> [DATASET CONTENT]:
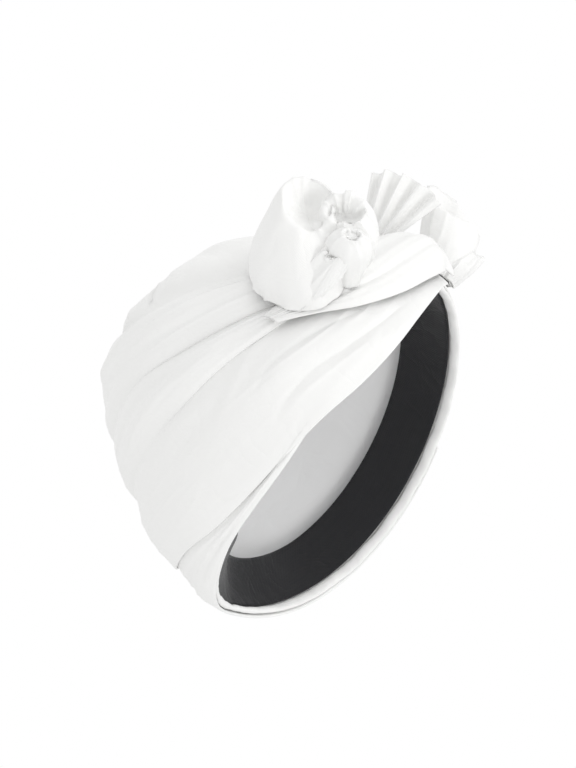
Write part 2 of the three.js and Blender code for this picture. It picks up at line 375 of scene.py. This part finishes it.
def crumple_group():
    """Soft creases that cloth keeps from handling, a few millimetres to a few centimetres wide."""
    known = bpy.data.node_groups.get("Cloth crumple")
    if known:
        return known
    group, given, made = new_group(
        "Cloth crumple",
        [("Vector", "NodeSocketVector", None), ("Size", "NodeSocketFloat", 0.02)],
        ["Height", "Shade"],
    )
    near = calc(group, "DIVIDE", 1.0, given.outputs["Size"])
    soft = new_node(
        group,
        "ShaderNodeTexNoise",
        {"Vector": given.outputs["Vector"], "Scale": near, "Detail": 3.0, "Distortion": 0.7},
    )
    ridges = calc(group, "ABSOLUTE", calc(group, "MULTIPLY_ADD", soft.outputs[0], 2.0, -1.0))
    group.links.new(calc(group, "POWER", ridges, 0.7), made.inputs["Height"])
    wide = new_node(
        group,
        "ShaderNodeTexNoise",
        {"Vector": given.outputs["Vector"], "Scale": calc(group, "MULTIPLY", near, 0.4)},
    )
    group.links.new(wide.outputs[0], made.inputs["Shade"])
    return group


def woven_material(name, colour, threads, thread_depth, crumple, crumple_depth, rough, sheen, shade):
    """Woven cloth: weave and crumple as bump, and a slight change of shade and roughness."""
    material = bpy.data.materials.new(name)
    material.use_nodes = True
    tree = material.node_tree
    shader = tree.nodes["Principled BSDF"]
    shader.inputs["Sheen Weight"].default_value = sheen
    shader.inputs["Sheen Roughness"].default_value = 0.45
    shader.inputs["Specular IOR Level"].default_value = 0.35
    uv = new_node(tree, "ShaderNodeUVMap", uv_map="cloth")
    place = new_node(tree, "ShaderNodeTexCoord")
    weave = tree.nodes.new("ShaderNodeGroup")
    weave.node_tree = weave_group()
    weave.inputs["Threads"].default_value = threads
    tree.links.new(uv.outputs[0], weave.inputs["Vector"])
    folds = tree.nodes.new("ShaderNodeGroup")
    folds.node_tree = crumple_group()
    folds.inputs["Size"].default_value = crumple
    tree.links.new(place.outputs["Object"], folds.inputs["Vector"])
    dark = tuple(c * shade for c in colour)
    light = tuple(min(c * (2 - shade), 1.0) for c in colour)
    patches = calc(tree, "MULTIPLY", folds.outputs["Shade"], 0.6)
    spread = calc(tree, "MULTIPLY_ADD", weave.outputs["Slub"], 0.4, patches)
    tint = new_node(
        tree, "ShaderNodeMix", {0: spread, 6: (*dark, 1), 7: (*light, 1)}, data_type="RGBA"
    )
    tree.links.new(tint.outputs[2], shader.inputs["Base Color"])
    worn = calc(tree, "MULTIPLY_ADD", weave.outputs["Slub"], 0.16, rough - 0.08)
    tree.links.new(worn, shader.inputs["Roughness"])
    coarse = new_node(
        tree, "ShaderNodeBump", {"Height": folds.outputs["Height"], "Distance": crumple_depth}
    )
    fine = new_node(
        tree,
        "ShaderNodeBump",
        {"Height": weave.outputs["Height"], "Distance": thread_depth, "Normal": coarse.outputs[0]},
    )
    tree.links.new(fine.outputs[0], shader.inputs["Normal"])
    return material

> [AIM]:
Copy all the lines, exactly.

> [REPLY TO THE EXERCISE]:
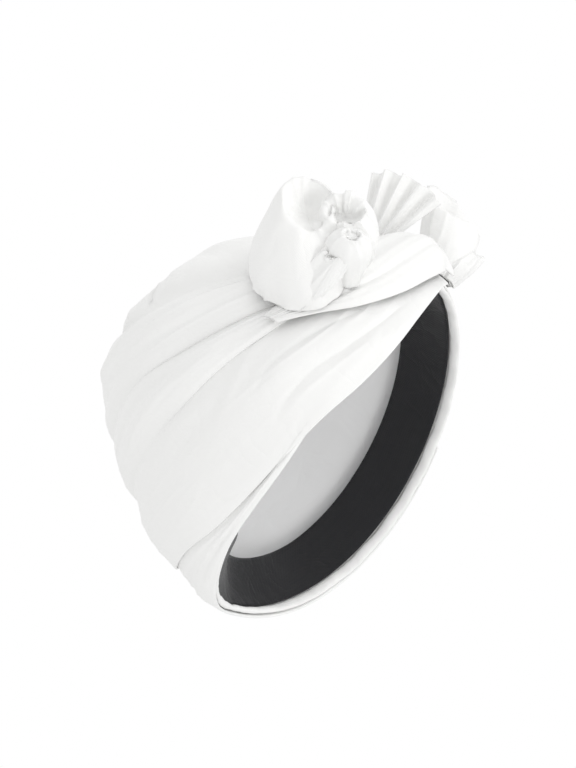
Write part 2 of the three.js and Blender code for this picture. It picks up at line 375 of scene.py. This part finishes it.
def crumple_group():
    """Soft creases that cloth keeps from handling, a few millimetres to a few centimetres wide."""
    known = bpy.data.node_groups.get("Cloth crumple")
    if known:
        return known
    group, given, made = new_group(
        "Cloth crumple",
        [("Vector", "NodeSocketVector", None), ("Size", "NodeSocketFloat", 0.02)],
        ["Height", "Shade"],
    )
    near = calc(group, "DIVIDE", 1.0, given.outputs["Size"])
    soft = new_node(
        group,
        "ShaderNodeTexNoise",
        {"Vector": given.outputs["Vector"], "Scale": near, "Detail": 3.0, "Distortion": 0.7},
    )
    ridges = calc(group, "ABSOLUTE", calc(group, "MULTIPLY_ADD", soft.outputs[0], 2.0, -1.0))
    group.links.new(calc(group, "POWER", ridges, 0.7), made.inputs["Height"])
    wide = new_node(
        group,
        "ShaderNodeTexNoise",
        {"Vector": given.outputs["Vector"], "Scale": calc(group, "MULTIPLY", near, 0.4)},
    )
    group.links.new(wide.outputs[0], made.inputs["Shade"])
    return group


def woven_material(name, colour, threads, thread_depth, crumple, crumple_depth, rough, sheen, shade):
    """Woven cloth: weave and crumple as bump, and a slight change of shade and roughness."""
    material = bpy.data.materials.new(name)
    material.use_nodes = True
    tree = material.node_tree
    shader = tree.nodes["Principled BSDF"]
    shader.inputs["Sheen Weight"].default_value = sheen
    shader.inputs["Sheen Roughness"].default_value = 0.45
    shader.inputs["Specular IOR Level"].default_value = 0.35
    uv = new_node(tree, "ShaderNodeUVMap", uv_map="cloth")
    place = new_node(tree, "ShaderNodeTexCoord")
    weave = tree.nodes.new("ShaderNodeGroup")
    weave.node_tree = weave_group()
    weave.inputs["Threads"].default_value = threads
    tree.links.new(uv.outputs[0], weave.inputs["Vector"])
    folds = tree.nodes.new("ShaderNodeGroup")
    folds.node_tree = crumple_group()
    folds.inputs["Size"].default_value = crumple
    tree.links.new(place.outputs["Object"], folds.inputs["Vector"])
    dark = tuple(c * shade for c in colour)
    light = tuple(min(c * (2 - shade), 1.0) for c in colour)
    patches = calc(tree, "MULTIPLY", folds.outputs["Shade"], 0.6)
    spread = calc(tree, "MULTIPLY_ADD", weave.outputs["Slub"], 0.4, patches)
    tint = new_node(
        tree, "ShaderNodeMix", {0: spread, 6: (*dark, 1), 7: (*light, 1)}, data_type="RGBA"
    )
    tree.links.new(tint.outputs[2], shader.inputs["Base Color"])
    worn = calc(tree, "MULTIPLY_ADD", weave.outputs["Slub"], 0.16, rough - 0.08)
    tree.links.new(worn, shader.inputs["Roughness"])
    coarse = new_node(
        tree, "ShaderNodeBump", {"Height": folds.outputs["Height"], "Distance": crumple_depth}
    )
    fine = new_node(
        tree,
        "ShaderNodeBump",
        {"Height": weave.outputs["Height"], "Distance": thread_depth, "Normal": coarse.outputs[0]},
    )
    tree.links.new(fine.outputs[0], shader.inputs["Normal"])
    return material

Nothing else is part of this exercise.